HP 到着後およそ10日程の探査機および各機器の初期動作チェックののち、本格的に「リュウグウ」の探査が始まりました。7月20日には、より細かな表面の様子を観測するために高度 6km近くまで「リュウグウ」に近づき観測も行いました。
http://www.hayabusa2.jaxa.jp/topics/20180725je/index.html

図2 望遠の光学航法カメラ(ONC-T)で高度約6kmから撮影したリュウグウ。2018年7月20日16時頃(日本時間) 画像クレジット※:JAXA, 東京大, 高知大, 立教大, 名古屋大, 千葉工大, 明治大, 会津大, 産総研

近づけば近づくほどに、細かな表面の地形が見えてきて、多数の岩塊があることに興味深々です。
(立体視画像:  http://www.hayabusa2.jaxa.jp/topics/20180731/index.html)

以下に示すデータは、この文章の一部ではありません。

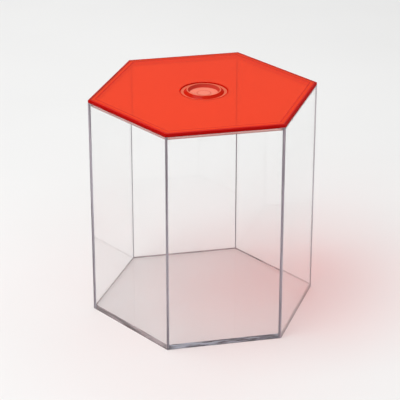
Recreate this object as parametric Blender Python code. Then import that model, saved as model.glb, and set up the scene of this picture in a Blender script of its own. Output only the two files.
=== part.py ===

一方で、平らで着陸しやすそうな箇所が少なそうという印象です。小さな「はやぶさ2」が安全に小惑星表面ぎりぎりに近づき物質をとってくる(タッチダウン: TD)には、あまり複雑な起伏のある場所は適さないのです。最終的には、ONCで得られる画像の他にも、小惑星表面の温度環境や、赤外域のスペクトル形状、ライダーという装置による表面の凸凹の情報などを総合的に判断して TD 地点を決めることになります。どこに着陸することになるのかご注目ください!!